Evidence of her enthusiastically experimental approach is scattered across the studio. From an old painting of rotting cherries (‘maybe I’ll paint them again really large’) to airbrush samples (‘a failed experiment’) and an illustration of the iconic ‘Potatoes and Dill’ t-shirt she designed in 2022 featuring two ‘babushka style old women’ and still available to purchase online.

 

This improvisational attitude might be an essential aspect of her painting practice today, but it has pragmatic origins. Starting out, she was unable to afford prepared canvases, so she sewed together fabric remnants and stretched them over bars made from bits of wood bought at B&Q. ‘I still sew canvases together sometimes,’ she says, telling me of the delight she takes in sewing scraps of cloth or clothing with particular meaning into her works.
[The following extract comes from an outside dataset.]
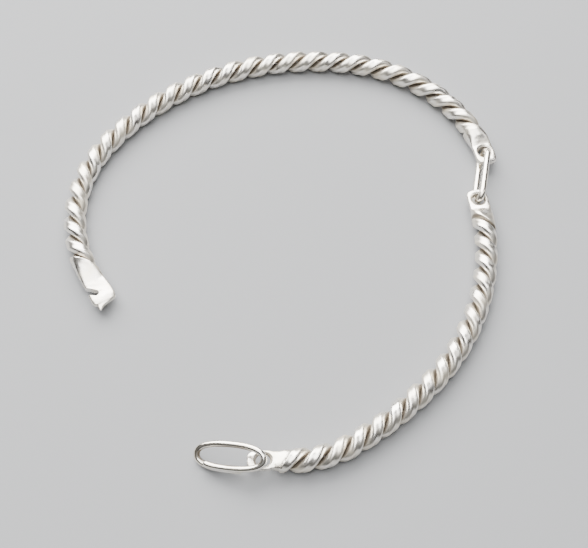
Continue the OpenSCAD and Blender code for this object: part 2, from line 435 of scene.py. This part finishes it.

It’s certainly one way to make use of an ex-boyfriend’s shirt and perhaps even more gratifying if the painting sells…

•••

However, it’s another experiment that first drew me to Vilté’s work. Her paintings often have these rough, uneven edges – almost as if they are frescoes cut out and lifted from a plastered wall. When I ask how she achieves this texture, she retrieves a small white tub from a shelf. As she pops off the lid my nostrils are immediately hit with the smell of pure alcohol. ‘It’s beeswax in white spirit,’ she explains.

 

Grabbing a palette knife, she scoops out a chunk of the semi-opaque, whitish substance and presses it onto a palette where it is mixed with a small amount of paint. The now pigmented medium is applied to the edge of a work-in-progress in two deft sweeps, building up a pitted texture that extends beyond the borders of the canvas. What inspired the innovation? ‘I feel it slightly corrupts the surface and that makes it easier to paint,’ she states simply. I nod, peering into the tub of Vaseline-esque substance. We all find our own remedies to overcome the anxiety of laying down the first marks.

••• 

 

Conscious of keeping Vilté late at the studio, I go to leave, but not before I’ve been introduced to her ever-expanding exotic chilli farm happily growing away on the window ledge above her desk. I’m curious, for someone who embraces reinvention, what’s next? Following a trip to South East Asia, for which she has primed several notepads ready to be filled with sketches for future paintings, she wants to try something new – this time with Ariane. ‘We’re thinking of making a body of work together called We Failed the Bechdel Test,’ she laughs. ‘As friends, what do we talk about the most? And, unfortunately, it’s boys. So let’s explore that…'

••• 

 

With a final goodbye, I’m back out in the cold. I walk briskly towards the tube, avoiding the groups of flat-cap-wearing, vape-sucking young men gathered outside of the bars, gillets zipped tightly against the chilling wind. Released from the whirlwind of Vilté’s seemingly unlimited energy, I head home, left thinking about exotic chillies, the challenges of collaboration and celebrating change.